I'm a writer. It doesn't matter whether I get paid or not to write - it's just what I do. Other than family (and I include close friends in this group), my writing is what's most important to me in life. Why? What is it about writing that's so compelling for me? I'd say it's about getting the stories, ideas, and worlds I've got inside my mind across to others in an artful, fun way, so that writer and reader both enjoy taking the story's journey together. That work for you? It does for me.

This blog will be about writing - mainly mine, but I might look at others' techniques and word-paintings every now and again. Nothing else will await you here: no politics, no religion, no personal stuff, no "food porn," etc. If you like writing, are interested in writing in general, and in my writing in particular (all the better!), this is one place to go. The other would be my books and short stories. I may talk about those here, too - in fact, I'd bet on it.

Just a little more about your narrator ... hm, what's important to know here? I'm 47, married, with two stepsons. I've been writing since at least 1989, but probably before that. If you count making my own comic books, then it goes back to age seven, maybe. Anyhow, it's been a long time. I became more serious about writing (i.e. believing people might want to read what I wrote) in college. Since then, I have completed and published one novel and one short story, but I've got many works-in-progress.

I'll write about anything, but I tend to concentrate on speculative fiction (sort of like sci-fi, but lighter on the science), fantasy, humor, and occasionally horror. I like Poe, Lovecraft, Jonathan Carroll, and others I'll recall of as soon as I've hit "Publish" on this post.

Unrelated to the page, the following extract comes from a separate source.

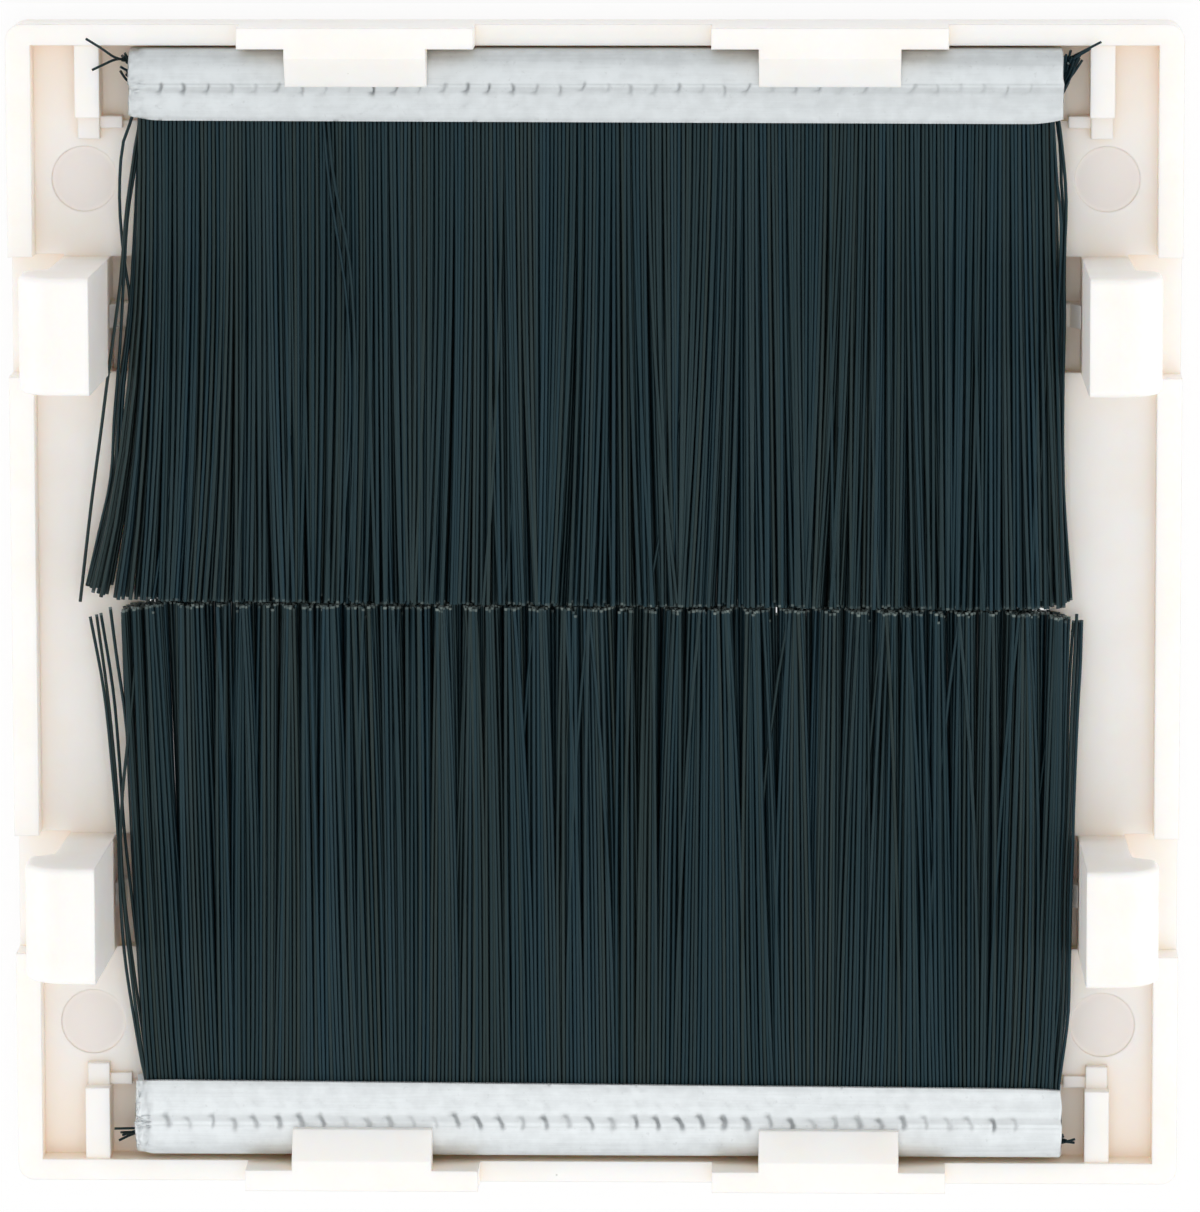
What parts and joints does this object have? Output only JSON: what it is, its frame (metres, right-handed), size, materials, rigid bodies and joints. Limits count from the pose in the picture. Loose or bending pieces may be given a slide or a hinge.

I want to keep these entries short and "sweet," so I'll stop now, but I hope to update this blog two or three times per week, if I can hack it. Please let me know if you have any questions or topics you'd like to discuss. One thing: please don't tell me what I should have or shouldn't have said. This is my blog, and I plan to post as I see fit. Cool? Yeah ... so let's meet again in a day or two and talk writing!